20 S.E. 183 | N.C. | 1894

It was competent for the town to enact the ordinance that no hogs should run at large within the town, limits, and to prescribe a penalty for violation of such ordinance, and it would make no difference if the owner of the hog should live outside of such limits. Rose v.Hardie, 98 N.C. 44; Hellen v. Noe, 25 N.C. 493; Whitfield v. Longest,28 N.C. 268. Penal statutes must be strictly construed. The Code, section 1002, applies only to the injury or killing of livestock "lawfully running at large." This hog was unlawfully running at large contrary to a valid town ordinance, according to the special verdict. The defendant could not, therefore, have been found guilty under The Code, section 1002, as held by his Honor. Besides, the indictment fails to charge the material allegation that the livestock was "lawfully" running at large, and judgment might have been arrested in this Court for insufficiency of the indictment. Rule 27 of this Court; Whitehurst v. Pettipher,105 N.C. 40. Nor could the indictment be sustained under The Code, section 1082, "Injury to Personal Property," as there is neither allegation nor finding that the injury was "wilfully and wantonly" done.
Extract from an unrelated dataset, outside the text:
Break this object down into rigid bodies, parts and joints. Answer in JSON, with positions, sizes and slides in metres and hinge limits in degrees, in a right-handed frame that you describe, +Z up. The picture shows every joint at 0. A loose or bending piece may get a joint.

The words "unlawfully and on purpose" will not supply their place.S. v. Morgan, 98 N.C. 641. The indictment is equally (706) *490 insufficient under The Code, section 2482, "Cruelty to Animals." Upon the special verdict the defendant should have been adjudged not guilty.

Reversed.

Cited: S. v. Isley, 119 N.C. 864; Broadfoot v. Fayetteville,121 N.C. 420; Jones v. Duncan, 127 N.C. 119; C. v. Harwell,129 N.C. 551; 555; Owen v. Williamston, 171 N.C. 59, 60; Archer v. Joyner,173 N.C. 77; Marshburn v. Jones, 176 N.C. 524.